Cash and Cash Equivalents
The Company considers all highly liquid investments with an original maturity of three months or less when purchased to be cash
equivalents.
Receivables
Receivables consist of amounts billed and currently due from customers and unbilled costs and accrued profits related to revenues
on long-term contracts that have been recognized for accounting purposes but not yet billed to customers. The Company extends
credit to customers in the normal course of business and maintains an allowance for doubtful accounts resulting from the inability
or unwillingness of customers to make required payments. The allowance for doubtful accounts is based on historical experience,
existing economic conditions and any specific customer collection issues the Company has identified. The Company enters into
supply chain financing programs to sell certain accounts receivable without recourse to third-party financial institutions. Sales of
accounts receivable are reflected as a reduction of accounts receivable on the consolidated balance sheets and the proceeds are
included in cash flows from operating activities in the consolidated statements of cash flows.
Inventories
Inventories are stated at the lower of cost or market using the first-in, first-out (FIFO) method. Finished goods and work-in-process
inventories include material, labor and manufacturing overhead costs.

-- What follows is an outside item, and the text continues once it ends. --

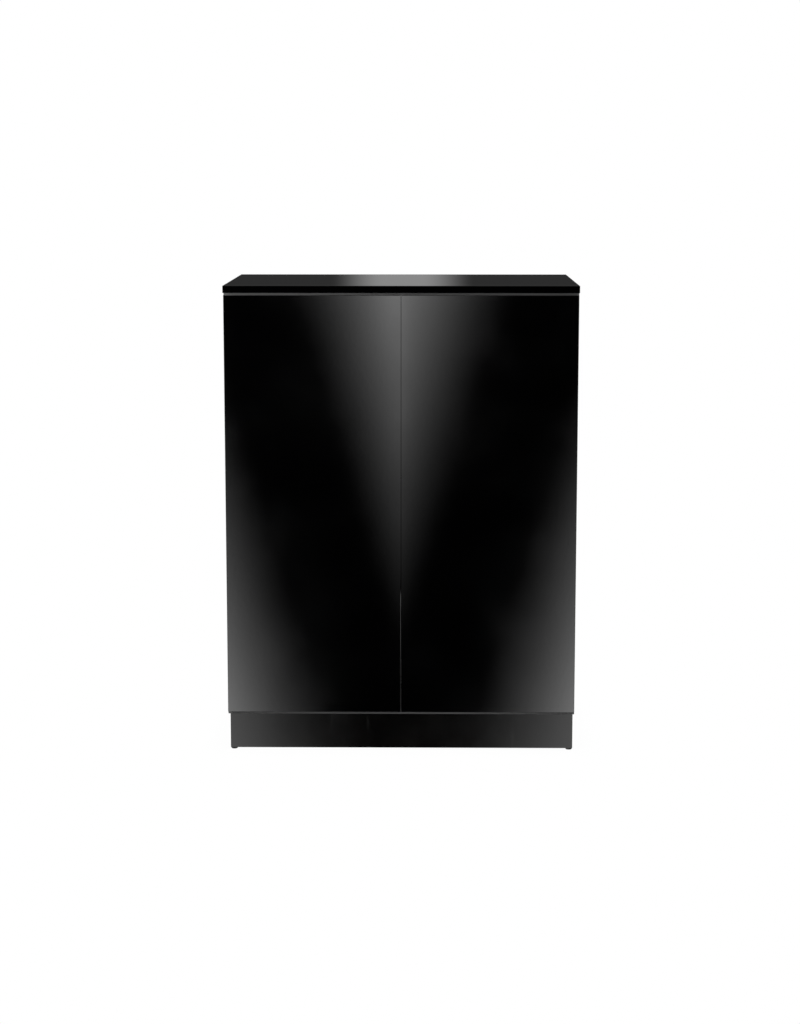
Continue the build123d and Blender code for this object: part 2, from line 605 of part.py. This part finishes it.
with BuildPart() as hinge_plate:
    plate_face = Plane(origin=hinge_point((PLATE_U, PLATE_SCREW_V)), x_dir=(0, 1, 0), z_dir=(1, 0, 0))
    with BuildSketch(plate_face):
        RectangleRounded(PLATE_V[1] - PLATE_V[0], 2 * PLATE_HALF, WING_CORNER)
        with Locations((0, -PLATE_SCREW_Z), (0, PLATE_SCREW_Z)):
            Circle(PLATE_SCREW_RADIUS + PLAY, mode=Mode.SUBTRACT)
    extrude(amount=PLATE_THICK)
    rail_x = (-HALF_INSIDE + PLATE_THICK, -HALF_DOORS + ARM_WEB_U)
    board(rail_x, (DOOR_BACK + RAIL_V[0], DOOR_BACK + RAIL_V[1]), (-RAIL_HALF, RAIL_HALF))
    bore(hinge_point((ARM_WEB_U, ARM_SCREW_V)), (-1, 0, 0), ARM_SCREW_RADIUS + PLAY, ARM_SCREW_LENGTH)

LEFT_HINGES = [Location((0, 0, z)) for z in HINGE_Z]
left_hinge_cups = group(hinge_cup, LEFT_HINGES, "left_hinge_cups")
mirrored(left_hinge_cups, "right_hinge_cups")
left_hinge_links = group(hinge_link, LEFT_HINGES, "left_hinge_links")
mirrored(left_hinge_links, "right_hinge_links")


def both_sides(source, name):
    """Write one node with the left-hand piece at both hinge heights and its mirror twins."""
    with BuildPart() as four:
        with Locations(*LEFT_HINGES):
            add(source.part)
        mirror(about=Plane.YZ)
    save(four, name)


both_sides(hinge_arm, "hinge_arms")
both_sides(hinge_plate, "hinge_plates")

# ---------------------------------------------------------------- hinge screws
plate_screw = screw(PLATE_SCREW_RADIUS, PLATE_SCREW_LENGTH, PLATE_HEAD_RADIUS, PLATE_HEAD_HEIGHT)
with BuildPart() as left_plate_screws:
    for hinge_z in HINGE_Z:
        for side in (-1, 1):
            head_u = PLATE_U + PLATE_THICK + PLATE_HEAD_HEIGHT
            place = hinge_point((head_u, PLATE_SCREW_V), hinge_z + side * PLATE_SCREW_Z)
            with Locations(Location(place, (0, -90, 0))):
                add(plate_screw.part)
with BuildPart() as hinge_plate_screws:
    add(left_plate_screws.part)
    mirror(about=Plane.YZ)
save(hinge_plate_screws, "hinge_plate_screws")

arm_screw = screw(ARM_SCREW_RADIUS, ARM_SCREW_LENGTH, ARM_HEAD_RADIUS, ARM_HEAD_HEIGHT)
with BuildPart() as left_arm_screws:
    for hinge_z in HINGE_Z:
        place = hinge_point((ARM_FACE_U + ARM_HEAD_HEIGHT, ARM_SCREW_V), hinge_z)
        with Locations(Location(place, (0, -90, 0))):
            add(arm_screw.part)
with BuildPart() as hinge_arm_screws:
    add(left_arm_screws.part)
    mirror(about=Plane.YZ)
save(hinge_arm_screws, "hinge_arm_screws")

cup_screw = screw(CUP_SCREW_RADIUS, CUP_SCREW_LENGTH, CUP_HEAD_RADIUS, CUP_HEAD_HEIGHT)
CUP_SCREW_PLACES = []
for hinge_z in HINGE_Z:
    for side in (-1, 1):
        head_v = WING_THICK + CUP_HEAD_HEIGHT
        place = hinge_point((CUP_SCREW_U, head_v), hinge_z + side * CUP_SCREW_Z)
        CUP_SCREW_PLACES.append(Location(place, (90, 0, 0)))
left_cup_screws = group(cup_screw, CUP_SCREW_PLACES, "left_cup_screws")
mirrored(left_cup_screws, "right_cup_screws")

# ---------------------------------------------------------------- push latches
LATCH_AXIS_Z = UPPER_LOW - LATCH_HEIGHT / 2
with BuildPart() as left_latch_housing:
    latch_y = (LATCH_FRONT, LATCH_FRONT + LATCH_LENGTH)
    latch_x = (-LATCH_X - LATCH_WIDTH / 2, -LATCH_X + LATCH_WIDTH / 2)
    board(latch_x, latch_y, (UPPER_LOW - LATCH_HEIGHT, UPPER_LOW))
    fillet(left_latch_housing.faces().sort_by(Axis.Z)[0].edges(), LATCH_ROUND)
    flange_x = (-LATCH_X - LATCH_FLANGE_WIDTH / 2, -LATCH_X + LATCH_FLANGE_WIDTH / 2)
    flange_y = (LATCH_SCREW_Y[0] - LATCH_FLANGE_END, LATCH_SCREW_Y[1] + LATCH_FLANGE_END)
    board(flange_x, flange_y, (UPPER_LOW - LATCH_FLANGE, UPPER_LOW))
    for end in (0, -1):
        fillet(left_latch_housing.edges().filter_by(Axis.Z).group_by(Axis.X)[end], LATCH_CORNER)
    for x, y in LATCH_SCREW_PLACES[:4]:
        bore((x, y, UPPER_LOW - LATCH_FLANGE), (0, 0, 1), LATCH_SCREW_RADIUS + PLAY, LATCH_FLANGE)
    bore_length = LATCH_BORE_END - LATCH_FRONT
    bore((-LATCH_X, LATCH_FRONT, LATCH_AXIS_Z), (0, 1, 0), PLUNGER_RADIUS + PLAY, bore_length)
with BuildPart() as latch_housings:
    add(left_latch_housing.part)
    mirror(about=Plane.YZ)
save(latch_housings, "latch_housings")

with BuildPart() as left_plunger:
    rod((-LATCH_X, PLUNGER_TIP, LATCH_AXIS_Z), (0, 1, 0), PLUNGER_RADIUS, PLUNGER_END - PLUNGER_TIP)
    fillet(left_plunger.edges().sort_by(Axis.Y)[0], PLUNGER_ROUND)
    hollow_start = PLUNGER_TIP + PLUNGER_TIP_DEPTH
    bore((-LATCH_X, hollow_start, LATCH_AXIS_Z), (0, 1, 0), PLUNGER_BORE_RADIUS, PLUNGER_END - hollow_start)
save(left_plunger, "left_plunger")
mirrored(left_plunger, "right_plunger")

with BuildPart() as left_spring:
    spring_length = LATCH_BORE_END - 2 * SPRING_WIRE_RADIUS - SPRING_FRONT
    spring_start = (-LATCH_X, SPRING_FRONT, LATCH_AXIS_Z)
    with BuildLine():
        coil = Helix(SPRING_PITCH, spring_length, SPRING_RADIUS, center=spring_start, direction=(0, 1, 0))
    with BuildSketch(Plane(origin=coil @ 0, z_dir=coil % 0)):
        Circle(SPRING_WIRE_RADIUS)
    sweep(is_frenet=True)
with BuildPart() as latch_springs:
    add(left_spring.part)
    mirror(about=Plane.YZ)
save(latch_springs, "latch_springs")

latch_screw = screw(LATCH_SCREW_RADIUS, LATCH_SCREW_LENGTH, LATCH_HEAD_RADIUS, LATCH_HEAD_HEIGHT)
LATCH_HEAD_LOW = UPPER_LOW - LATCH_FLANGE - LATCH_HEAD_HEIGHT
LATCH_SCREW_LOCATIONS = [Location((x, y, LATCH_HEAD_LOW)) for x, y in LATCH_SCREW_PLACES]
group(latch_screw, LATCH_SCREW_LOCATIONS, "latch_screws")

# ---------------------------------------------------------------- strike plates and bumpers
with BuildPart() as left_strike_plate:
    with BuildSketch(Plane.XZ.offset(-DOOR_BACK)) as strike_outline:
        with Locations((-LATCH_X, LATCH_AXIS_Z)):
            RectangleRounded(STRIKE_SIZE, STRIKE_SIZE / 2, STRIKE_CORNER)
    extrude(amount=-STRIKE_THICK)
save(left_strike_plate, "left_strike_plate")
mirrored(left_strike_plate, "right_strike_plate")

with BuildPart() as left_bumpers:
    for z in (DOOR_BOTTOM + BUMPER_INSET, DOOR_TOP - BUMPER_INSET):
        rod((-BUMPER_X, DOOR_BACK, z), (0, 1, 0), BUMPER_RADIUS, BUMPER_THICK)
    fillet(left_bumpers.faces().filter_by(Axis.Y).group_by(Axis.Y)[-1].edges(), BUMPER_ROUND)
save(left_bumpers, "left_bumpers")
mirrored(left_bumpers, "right_bumpers")
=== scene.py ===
"""Gloss-black aquarium stand cabinet: materials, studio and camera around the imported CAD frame."""
import math

import bpy
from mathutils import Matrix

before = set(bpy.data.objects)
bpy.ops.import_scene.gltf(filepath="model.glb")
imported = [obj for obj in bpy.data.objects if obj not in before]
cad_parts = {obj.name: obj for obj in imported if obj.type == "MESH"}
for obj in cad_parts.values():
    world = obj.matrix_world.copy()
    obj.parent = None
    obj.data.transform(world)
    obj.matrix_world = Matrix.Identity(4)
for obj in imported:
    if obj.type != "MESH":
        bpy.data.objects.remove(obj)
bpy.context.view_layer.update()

MM = 0.001

# ---------------------------------------------------------------- camera
CAMERA_PLACE = (44.6 * MM, -3922.4 * MM, 1020.3 * MM)
CAMERA_PITCH = 8.972
CAMERA_YAW = 0.712
CAMERA_LENS = 77.965
CAMERA_SENSOR = 36.0
CAMERA_CLIP = (0.05, 60.0)

# ---------------------------------------------------------------- studio reflections
# Directions are written as slopes: u sideways and v upwards for one unit of travel along Y.
# A ramp is (from, to, value at from, value at to), over the size of x or over z of the direction.
SEAM_U = -0.01195
BAND_LEAN = 0.2962
BAND_INNER = 0.0703
BAND_OUTER = 0.1048
INNER_RISE_LEFT = 8.6
INNER_RISE_RIGHT = 7.9
SEAM_BLEND = 0.004
OUTER_RISE = 8.40
FRONT_LIMIT = 0.47
LACQUER_REFLECTANCE = 0.078
TOP_GLOW_U = -0.0112
TOP_GLOW_FLAT = 0.0078
TOP_GLOW_END = 0.0325
TOP_GLOW = 0.265
TOP_DARK = 0.028
DISPLAY_GAMMA = 2.2
LEAST_TRAVEL = 0.02
FRONT_BLEND = 0.02
LIMIT_OFF_CENTRE = (0.15, 0.3, FRONT_LIMIT, 0.11)
LIMIT_AT_SIDES = (0.45, 0.8, 0.0, 0.13)
LIMIT_UPWARDS = (-0.04, 0.1, 1.0, 0.25)
LIMIT_DOWNWARDS = (-0.5, -0.33, 0.3, 1.0)
CEILING = (0.15, 0.8, 0.0, 0.55)
SIDE_WALLS = (0.35, 0.85, 0.0, 0.34)
UPPER_FRONT = (0.12, 0.32, 0.0, 0.55)
LOW_BACKGROUND = (-0.5, -0.05, 0.12, 0.0)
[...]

Pre-Production Costs Related to Long-Term Supply Arrangements
The Company’s policy for engineering, research and development, and other design and development costs related to products
that will be sold under long-term supply arrangements requires such costs to be expensed as incurred or capitalized if reimbursement
from the customer is contractually assured. Income related to recovery of these costs is recorded within selling, general and
administrative expense in the consolidated statements of income. At September 30, 2015 and 2014, the Company recorded within
the consolidated statements of financial position approximately $299 million and $265 million, respectively, of engineering and
research and development costs for which customer reimbursement is contractually assured. The reimbursable costs are recorded
in other current assets if reimbursement will occur in less than one year and in other noncurrent assets if reimbursement will occur
beyond one year.
Costs for molds, dies and other tools used to make products that will be sold under long-term supply arrangements are capitalized
within property, plant and equipment if the Company has title to the assets or has the non-cancelable right to use the assets during
the term of the supply arrangement. Capitalized items, if specifically designed for a supply arrangement, are amortized over the
term of the arrangement; otherwise, amounts are amortized over the estimated useful lives of the assets. The carrying values of
assets capitalized in accordance with the foregoing policy are periodically reviewed for impairment whenever events or changes
in circumstances indicate that its carrying amount may not be recoverable. At September 30, 2015 and 2014, approximately $60
million and $96 million, respectively, of costs for molds, dies and other tools were capitalized within property, plant and equipment
which represented assets to which the Company had title. In addition, at September 30, 2015 and 2014, the Company recorded
within the consolidated statements of financial position in other current assets approximately $134 million and $151 million,
respectively, of costs for molds, dies and other tools for which customer reimbursement is contractually assured.